Do zdarzenia doszło na początku listopada, kiedy to policjanci z Komisariatu V w Zabrzu zauważyli pojazd, którym jechał poszukiwany mężczyzna. Po próbie zatrzymania auta, Marcin C. nie zatrzymał się do kontroli i podjął ucieczkę, uszkadzając radiowóz oraz potrącając jednego z funkcjonariuszy, na szczęście bez poważniejszych obrażeń. Uciekinierowi udało się wówczas zniknąć, jednak po kilkunastu godzinach został namierzony przez policjantów w jednym z mieszkań w Zabrzu.
Ukrywał się w wersalce, ale nie udało mu się uniknąć zatrzymania
Marcin C., próbując ukryć się przed policjantami, schował się w wersalce, ale nie uchroniło go to przed zatrzymaniem.
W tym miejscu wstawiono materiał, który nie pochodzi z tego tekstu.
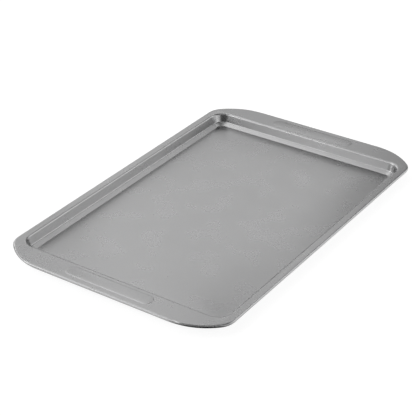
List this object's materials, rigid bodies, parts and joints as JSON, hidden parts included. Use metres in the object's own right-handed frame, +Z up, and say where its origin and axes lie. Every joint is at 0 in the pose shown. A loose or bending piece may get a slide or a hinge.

Mężczyzna był poszukiwany dwoma listami gończymi – Sąd Okręgowy w Gliwicach skazał go na 3 lata więzienia za udział w zorganizowanej grupie przestępczej i handel narkotykami, natomiast Sąd Rejonowy w Zabrzu wydał list gończy w związku ze spowodowaniem średniego uszczerbku na zdrowiu.
Nowe zarzuty – napaść na policjanta i posiadanie narkotyków
Po zatrzymaniu, Marcin C. usłyszał dodatkowe zarzuty, w tym czynnej napaści na policjanta, uszkodzenia mienia oraz posiadania narkotyków, które znaleziono przy nim podczas zatrzymania. Został skazany na 7 lat więzienia.
Zespół Poszukiwań Celowych KWP w Katowicach, nazywany potocznie „śląskimi łowcami głów”, to zespół doświadczonych funkcjonariuszy, którzy zajmują się namierzaniem i zatrzymywaniem najbardziej niebezpiecznych przestępców, którzy ukrywają się przed wymiarem sprawiedliwości. Dzięki ich determinacji i skuteczności, każdego roku w ręce wymiaru sprawiedliwości trafiają groźni przestępcy, którzy przez lata próbowali unikać odpowiedzialności.